Fortunately, the outdoor life at Keilhau counteracted the perils which might have arisen from attending theatrical performances too young. What I beheld there, in field and forest, enabled me in after life, when I desired a background for my stories, not to paint stage scenes, but take Nature herself for a model.

I must also record another influence which had its share in my creative toil—my early intercourse with artists and the opportunity of seeing their work.

The statement has been made often enough, but I should like to repeat it here from my own experience, that the most numerous and best impulses which urge the author to artistic development come from his childhood. This law, which results from observing the life and works of the greatest writers, has shown itself very distinctly in a minor one like myself.

There was certainly no lack of varied stimulus during this early period of my existence; but when I look back upon it, I become vividly aware of the serious perils which threaten not only the external but the internal development of the children who grow up in large cities.

Careful watching can guard them from the transgressions to which there are many temptations, but not from the strong and varying impressions which life is constantly forcing upon them.
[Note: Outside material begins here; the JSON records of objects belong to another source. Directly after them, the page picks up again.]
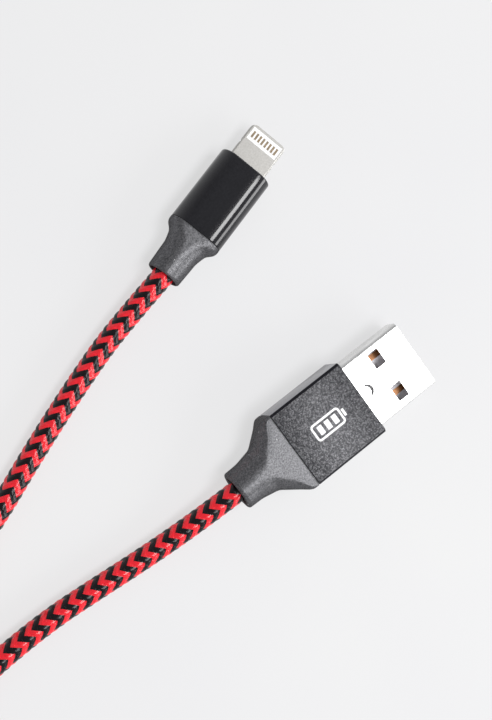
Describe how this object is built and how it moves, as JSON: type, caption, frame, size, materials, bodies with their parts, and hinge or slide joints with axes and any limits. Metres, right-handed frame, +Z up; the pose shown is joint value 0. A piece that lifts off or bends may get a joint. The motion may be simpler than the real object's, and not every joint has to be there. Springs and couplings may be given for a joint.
{
  "type": "charging cable",
  "caption": "Braided charging cable with a flat rectangular charger plug on one end and a small reversible phone plug on the other, its spare cord wound in a tied coil.",
  "frame": {"origin": "on the surface that the cable lies on, under the middle of the charger plug's cover", "axes": "+X out of the charger plug's mouth along its axis, +Z up from the surface, +Y across the charger plug towards the phone plug"},
  "size_m": [0.1521, 0.0584, 0.009],
  "materials": {
    "plug_metal": "bright nickel-plated sheet",
    "insulator_plastic": "moulded",
    "contact_gold": "plated",
    "inner_metal": "tinned sheet",
    "inner_plastic": "moulded",
    "charger_cover": "sparkling granular",
    "phone_cover": "gloss",
    "strain_relief": "fine-grained satin",
    "jacket": "smooth",
    "wire_red": "smooth",
    "wire_white": "smooth",
    "wire_green": "smooth",
    "wire_black": "smooth",
    "solder": "bright",
    "tab_metal": "satin",
    "tab_plastic": "smooth",
    "board": "solder mask",
    "chip": "moulded",
    "capacitor": "fired",
    "cord_braid": "glossy two-colour braid, red and black",
    "tie_strap": "hook and loop strap"
  },
  "bodies": {
    "root": {"charger_plug_shell": "plug_metal", "charger_plug_insulator": "insulator_plastic", "charger_plug_contacts": "contact_gold", "charger_plug_rear_shield": "inner_metal", "charger_plug_inner_mould": "inner_plastic", "charger_plug_cover": "charger_cover", "charger_plug_strain_relief": "strain_relief", "charger_plug_jacket_end": "jacket", "charger_plug_power_wire": "wire_red", "charger_plug_data_minus_wire": "wire_white", "charger_plug_data_plus_wire": "wire_green", "charger_plug_ground_wire": "wire_black", "charger_plug_solder_joints": "solder", "phone_plug_tab_frame": "tab_metal", "phone_plug_tab_core": "tab_plastic", "phone_plug_upper_contacts": "contact_gold", "phone_plug_lower_contacts": "contact_gold", "phone_plug_circuit_board": "board", "phone_plug_control_chip": "chip", "phone_plug_capacitors": "capacitor", "phone_plug_shield": "inner_metal", "phone_plug_inner_mould": "inner_plastic", "phone_plug_cover": "phone_cover", "phone_plug_strain_relief": "strain_relief", "phone_plug_jacket_end": "jacket", "phone_plug_power_wire": "wire_red", "phone_plug_data_minus_wire": "wire_white", "phone_plug_data_plus_wire": "wire_green", "phone_plug_ground_wire": "wire_black", "phone_plug_solder_joints": "solder", "cord_charger_side": "cord_braid", "cord_phone_side": "cord_braid", "cord_coil": "cord_braid", "cord_tie": "tie_strap"}
  },
  "joints": []
}
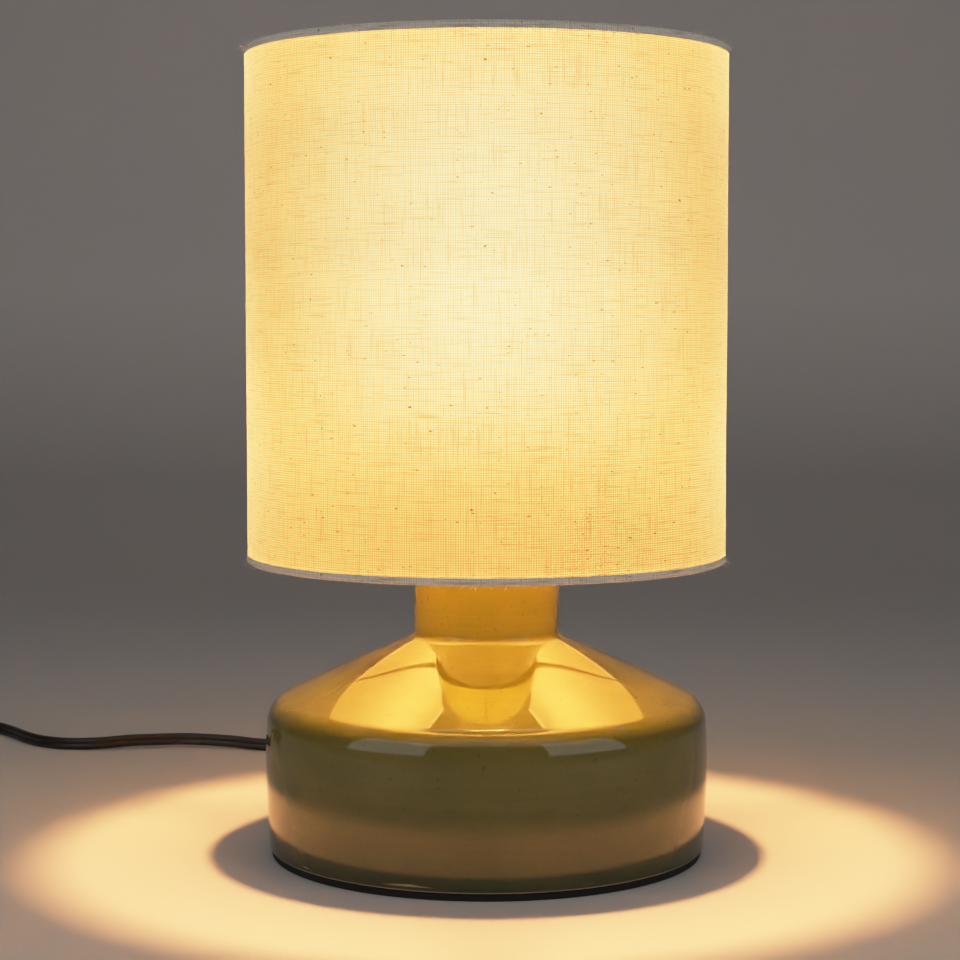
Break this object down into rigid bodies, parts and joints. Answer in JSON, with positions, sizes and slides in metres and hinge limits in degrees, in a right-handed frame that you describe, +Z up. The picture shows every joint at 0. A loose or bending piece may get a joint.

They are thrust too early from the paradise of childhood into the arena of life. There are many things to be seen which enrich the imagination, but where could the young heart find the calmness it needs? The sighing of the wind sweeping over the cornfields and stirring the tree-tops in the forest, the singing of the birds in the boughs, the chirping of the cricket, the vesper-bells summoning the world to rest, all the voices which, in the country, invite to meditation and finally to the formation of a world of one’s own, are silenced by the noise of the capital. So it happens that the latter produces active, practical men, and, under favorable circumstances, great scholars, but few artists and poets. If, nevertheless, the capitals are the centers where the poets, artists, sculptors, and architects of the country gather, there is a good reason for it. But I can make no further digression. The sapling requires different soil and care from the tree. I am grateful to my mother for removing us in time from the unrest of Berlin life.

FIRST STUDIES.—MY SISTERS AND THEIR FRIENDS.

My mother told me I was never really taught to read. Ludo, who was a year and a half older, was instructed in the art. I sat by playing, and one day took up Speckter’s Fables and read a few words. Trial was then made of my capability, and, finding that I only needed practice to be able to read things I did not know already by heart, my brother and I were thenceforth taught together.

At first the governess had charge of us, afterward we were sent to a little school kept by Herr Liebe in the neighbouring Schulgarten (now Koniggratz) Strasse. It was attended almost entirely by children belonging to the circle of our acquaintances, and the master was a pleasant little man of middle age, who let us do more digging in his garden and playing or singing than actual study.

His only child, a pretty little girl named Clara, was taught with us, and I believe I have Herr Liebe to thank for learning to write. In summer he took us on long walks, frequently to the country seat of Herr Korte, who stood high in the estimation of farmers.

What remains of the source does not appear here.